Take the data below and copy exactly the lines starting at the one with "for item in" and finishing at the one with "in imported if", both included.

* Start *

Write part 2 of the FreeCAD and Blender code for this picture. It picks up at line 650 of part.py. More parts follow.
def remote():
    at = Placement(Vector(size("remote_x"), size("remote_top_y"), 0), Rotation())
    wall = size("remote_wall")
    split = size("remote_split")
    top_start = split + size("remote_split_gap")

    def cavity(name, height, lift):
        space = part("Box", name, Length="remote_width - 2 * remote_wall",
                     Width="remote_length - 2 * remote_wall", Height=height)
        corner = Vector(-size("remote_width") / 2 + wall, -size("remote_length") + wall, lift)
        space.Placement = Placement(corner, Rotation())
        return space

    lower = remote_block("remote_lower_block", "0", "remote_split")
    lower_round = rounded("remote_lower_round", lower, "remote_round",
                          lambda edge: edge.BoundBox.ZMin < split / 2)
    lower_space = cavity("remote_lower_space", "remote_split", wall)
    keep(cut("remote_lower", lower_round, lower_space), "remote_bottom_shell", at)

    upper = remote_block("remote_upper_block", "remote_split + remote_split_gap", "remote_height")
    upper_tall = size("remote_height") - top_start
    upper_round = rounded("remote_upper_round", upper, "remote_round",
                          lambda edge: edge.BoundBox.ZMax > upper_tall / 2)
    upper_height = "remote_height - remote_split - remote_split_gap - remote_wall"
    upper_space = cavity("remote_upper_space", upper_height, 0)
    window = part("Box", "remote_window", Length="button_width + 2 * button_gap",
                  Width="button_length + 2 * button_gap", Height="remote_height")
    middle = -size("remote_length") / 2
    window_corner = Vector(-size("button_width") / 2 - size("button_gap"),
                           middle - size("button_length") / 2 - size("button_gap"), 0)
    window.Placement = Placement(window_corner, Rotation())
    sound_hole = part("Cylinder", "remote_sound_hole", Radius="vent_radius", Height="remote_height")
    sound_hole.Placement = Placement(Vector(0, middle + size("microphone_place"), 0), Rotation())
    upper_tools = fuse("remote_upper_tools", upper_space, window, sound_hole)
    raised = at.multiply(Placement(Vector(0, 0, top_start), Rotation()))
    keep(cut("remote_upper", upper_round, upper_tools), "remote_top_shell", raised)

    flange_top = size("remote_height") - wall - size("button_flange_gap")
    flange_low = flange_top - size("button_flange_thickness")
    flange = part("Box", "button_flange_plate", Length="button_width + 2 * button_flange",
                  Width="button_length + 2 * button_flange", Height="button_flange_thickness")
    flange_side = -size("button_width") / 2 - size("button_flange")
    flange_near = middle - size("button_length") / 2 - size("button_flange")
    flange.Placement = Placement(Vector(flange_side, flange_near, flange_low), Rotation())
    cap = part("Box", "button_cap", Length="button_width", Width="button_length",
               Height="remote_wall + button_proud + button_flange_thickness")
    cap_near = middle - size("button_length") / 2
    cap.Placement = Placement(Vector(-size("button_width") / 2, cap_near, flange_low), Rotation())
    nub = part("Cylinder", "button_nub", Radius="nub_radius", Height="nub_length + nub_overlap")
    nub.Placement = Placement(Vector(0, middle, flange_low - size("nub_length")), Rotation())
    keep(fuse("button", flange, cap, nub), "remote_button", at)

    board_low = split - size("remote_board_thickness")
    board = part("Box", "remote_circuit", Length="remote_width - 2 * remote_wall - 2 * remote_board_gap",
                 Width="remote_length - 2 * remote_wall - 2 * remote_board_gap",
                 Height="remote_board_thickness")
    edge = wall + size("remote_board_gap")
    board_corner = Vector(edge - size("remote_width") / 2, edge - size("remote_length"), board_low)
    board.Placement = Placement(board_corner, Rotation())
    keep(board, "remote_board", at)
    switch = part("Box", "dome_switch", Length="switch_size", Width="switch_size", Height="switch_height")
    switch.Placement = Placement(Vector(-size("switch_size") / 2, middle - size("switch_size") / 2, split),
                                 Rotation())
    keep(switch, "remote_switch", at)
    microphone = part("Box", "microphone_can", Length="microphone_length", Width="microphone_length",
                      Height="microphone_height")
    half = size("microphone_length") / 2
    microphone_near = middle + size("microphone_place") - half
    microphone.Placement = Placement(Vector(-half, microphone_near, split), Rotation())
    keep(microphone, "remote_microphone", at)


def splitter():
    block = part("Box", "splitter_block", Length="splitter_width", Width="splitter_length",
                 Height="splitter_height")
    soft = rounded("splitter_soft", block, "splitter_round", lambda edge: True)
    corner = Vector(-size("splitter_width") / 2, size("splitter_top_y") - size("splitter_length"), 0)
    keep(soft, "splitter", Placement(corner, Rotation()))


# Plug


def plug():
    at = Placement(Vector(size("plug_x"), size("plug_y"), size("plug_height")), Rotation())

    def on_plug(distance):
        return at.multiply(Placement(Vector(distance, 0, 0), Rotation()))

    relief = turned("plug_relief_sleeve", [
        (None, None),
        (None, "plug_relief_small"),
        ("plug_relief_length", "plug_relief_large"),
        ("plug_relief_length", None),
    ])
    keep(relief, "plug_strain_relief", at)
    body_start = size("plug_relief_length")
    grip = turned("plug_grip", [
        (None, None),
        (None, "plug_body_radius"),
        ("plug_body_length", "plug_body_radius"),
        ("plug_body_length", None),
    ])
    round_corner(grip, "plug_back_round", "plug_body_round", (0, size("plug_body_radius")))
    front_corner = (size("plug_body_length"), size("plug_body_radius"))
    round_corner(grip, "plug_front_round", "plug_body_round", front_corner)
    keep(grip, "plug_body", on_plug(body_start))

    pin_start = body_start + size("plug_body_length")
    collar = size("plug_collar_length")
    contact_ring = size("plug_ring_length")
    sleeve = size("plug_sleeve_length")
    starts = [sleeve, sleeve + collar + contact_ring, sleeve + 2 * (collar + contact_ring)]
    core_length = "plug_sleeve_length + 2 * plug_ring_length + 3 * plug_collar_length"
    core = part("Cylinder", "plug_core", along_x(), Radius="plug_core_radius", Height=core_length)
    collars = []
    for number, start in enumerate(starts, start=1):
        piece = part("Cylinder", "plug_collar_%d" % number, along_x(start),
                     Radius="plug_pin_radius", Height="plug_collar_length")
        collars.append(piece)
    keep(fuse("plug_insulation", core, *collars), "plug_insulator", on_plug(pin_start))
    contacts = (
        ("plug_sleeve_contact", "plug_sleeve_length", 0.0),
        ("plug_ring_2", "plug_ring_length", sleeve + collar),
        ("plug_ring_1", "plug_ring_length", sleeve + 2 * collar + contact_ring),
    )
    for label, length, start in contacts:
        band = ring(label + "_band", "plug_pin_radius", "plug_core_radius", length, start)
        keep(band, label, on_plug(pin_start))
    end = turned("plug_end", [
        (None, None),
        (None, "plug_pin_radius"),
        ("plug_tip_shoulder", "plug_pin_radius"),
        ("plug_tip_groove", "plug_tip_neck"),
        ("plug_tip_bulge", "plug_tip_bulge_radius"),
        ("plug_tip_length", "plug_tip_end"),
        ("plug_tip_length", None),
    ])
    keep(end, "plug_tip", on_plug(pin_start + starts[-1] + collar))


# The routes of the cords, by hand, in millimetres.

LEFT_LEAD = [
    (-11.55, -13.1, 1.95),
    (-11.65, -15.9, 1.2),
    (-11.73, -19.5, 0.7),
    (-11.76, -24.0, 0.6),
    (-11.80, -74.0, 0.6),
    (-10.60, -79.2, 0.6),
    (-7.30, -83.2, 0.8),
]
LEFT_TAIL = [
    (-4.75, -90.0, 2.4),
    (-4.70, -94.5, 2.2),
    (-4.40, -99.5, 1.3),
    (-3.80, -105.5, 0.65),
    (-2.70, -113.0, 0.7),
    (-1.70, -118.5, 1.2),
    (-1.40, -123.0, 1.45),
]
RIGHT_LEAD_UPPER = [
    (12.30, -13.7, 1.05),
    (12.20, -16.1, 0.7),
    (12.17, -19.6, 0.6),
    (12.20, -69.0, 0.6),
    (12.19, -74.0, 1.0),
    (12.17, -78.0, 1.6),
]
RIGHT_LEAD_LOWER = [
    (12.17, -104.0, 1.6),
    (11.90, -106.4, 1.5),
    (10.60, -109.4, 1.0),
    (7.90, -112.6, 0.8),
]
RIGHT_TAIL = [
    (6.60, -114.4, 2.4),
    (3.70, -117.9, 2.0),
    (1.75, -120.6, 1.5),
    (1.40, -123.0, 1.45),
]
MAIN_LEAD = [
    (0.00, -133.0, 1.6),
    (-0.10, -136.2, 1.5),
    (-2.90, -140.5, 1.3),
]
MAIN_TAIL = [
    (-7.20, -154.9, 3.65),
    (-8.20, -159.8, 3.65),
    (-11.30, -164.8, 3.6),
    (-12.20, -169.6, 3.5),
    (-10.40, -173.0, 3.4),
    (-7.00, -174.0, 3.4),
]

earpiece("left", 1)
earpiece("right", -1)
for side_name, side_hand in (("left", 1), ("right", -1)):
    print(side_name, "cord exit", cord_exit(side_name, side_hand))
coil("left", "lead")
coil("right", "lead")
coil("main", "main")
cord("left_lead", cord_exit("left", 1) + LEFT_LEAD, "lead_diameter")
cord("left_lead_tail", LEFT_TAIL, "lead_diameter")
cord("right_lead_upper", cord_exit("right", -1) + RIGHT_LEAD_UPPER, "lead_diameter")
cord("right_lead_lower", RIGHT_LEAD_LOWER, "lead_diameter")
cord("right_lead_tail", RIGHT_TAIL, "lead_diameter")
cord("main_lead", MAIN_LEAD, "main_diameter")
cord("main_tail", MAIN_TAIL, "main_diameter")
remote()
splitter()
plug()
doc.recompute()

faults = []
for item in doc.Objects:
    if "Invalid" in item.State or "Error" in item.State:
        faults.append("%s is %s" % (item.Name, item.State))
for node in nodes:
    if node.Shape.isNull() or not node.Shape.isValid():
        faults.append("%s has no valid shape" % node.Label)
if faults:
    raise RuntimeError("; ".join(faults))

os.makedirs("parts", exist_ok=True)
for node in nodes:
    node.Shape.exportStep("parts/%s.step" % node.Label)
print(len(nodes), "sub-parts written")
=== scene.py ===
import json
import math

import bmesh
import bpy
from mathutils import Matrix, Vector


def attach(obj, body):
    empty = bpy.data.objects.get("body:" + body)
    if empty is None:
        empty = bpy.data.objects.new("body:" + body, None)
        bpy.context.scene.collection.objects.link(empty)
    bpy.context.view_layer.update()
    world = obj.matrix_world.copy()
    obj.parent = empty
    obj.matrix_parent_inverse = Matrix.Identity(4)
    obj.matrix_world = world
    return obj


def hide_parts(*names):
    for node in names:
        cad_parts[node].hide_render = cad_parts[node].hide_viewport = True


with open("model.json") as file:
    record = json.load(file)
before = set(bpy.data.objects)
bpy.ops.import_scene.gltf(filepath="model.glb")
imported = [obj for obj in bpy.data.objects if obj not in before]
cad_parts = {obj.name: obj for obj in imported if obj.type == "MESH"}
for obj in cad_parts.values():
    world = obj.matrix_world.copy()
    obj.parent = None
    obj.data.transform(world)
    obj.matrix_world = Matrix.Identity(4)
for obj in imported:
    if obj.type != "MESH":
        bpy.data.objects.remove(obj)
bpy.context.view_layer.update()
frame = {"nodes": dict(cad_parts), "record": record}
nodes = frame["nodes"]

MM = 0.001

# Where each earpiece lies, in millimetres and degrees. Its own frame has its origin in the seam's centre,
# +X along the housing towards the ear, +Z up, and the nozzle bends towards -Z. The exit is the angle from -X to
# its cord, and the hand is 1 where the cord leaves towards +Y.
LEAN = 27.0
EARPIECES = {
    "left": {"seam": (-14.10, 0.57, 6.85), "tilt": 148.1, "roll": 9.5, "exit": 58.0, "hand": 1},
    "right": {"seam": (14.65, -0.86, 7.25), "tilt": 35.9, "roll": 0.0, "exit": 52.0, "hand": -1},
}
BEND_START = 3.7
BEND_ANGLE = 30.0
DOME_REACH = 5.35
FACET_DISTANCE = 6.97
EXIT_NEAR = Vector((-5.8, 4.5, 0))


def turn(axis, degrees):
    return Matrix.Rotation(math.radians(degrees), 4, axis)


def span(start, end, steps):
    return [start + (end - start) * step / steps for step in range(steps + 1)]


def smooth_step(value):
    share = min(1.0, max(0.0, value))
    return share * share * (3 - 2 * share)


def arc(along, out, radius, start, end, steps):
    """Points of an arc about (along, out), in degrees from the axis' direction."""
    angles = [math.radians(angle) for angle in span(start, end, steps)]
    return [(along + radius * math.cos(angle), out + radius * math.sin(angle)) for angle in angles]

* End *

Task result -
for item in doc.Objects:
    if "Invalid" in item.State or "Error" in item.State:
        faults.append("%s is %s" % (item.Name, item.State))
for node in nodes:
    if node.Shape.isNull() or not node.Shape.isValid():
        faults.append("%s has no valid shape" % node.Label)
if faults:
    raise RuntimeError("; ".join(faults))

os.makedirs("parts", exist_ok=True)
for node in nodes:
    node.Shape.exportStep("parts/%s.step" % node.Label)
print(len(nodes), "sub-parts written")
=== scene.py ===
import json
import math

import bmesh
import bpy
from mathutils import Matrix, Vector


def attach(obj, body):
    empty = bpy.data.objects.get("body:" + body)
    if empty is None:
        empty = bpy.data.objects.new("body:" + body, None)
        bpy.context.scene.collection.objects.link(empty)
    bpy.context.view_layer.update()
    world = obj.matrix_world.copy()
    obj.parent = empty
    obj.matrix_parent_inverse = Matrix.Identity(4)
    obj.matrix_world = world
    return obj


def hide_parts(*names):
    for node in names:
        cad_parts[node].hide_render = cad_parts[node].hide_viewport = True


with open("model.json") as file:
    record = json.load(file)
before = set(bpy.data.objects)
bpy.ops.import_scene.gltf(filepath="model.glb")
imported = [obj for obj in bpy.data.objects if obj not in before]
cad_parts = {obj.name: obj for obj in imported if obj.type == "MESH"}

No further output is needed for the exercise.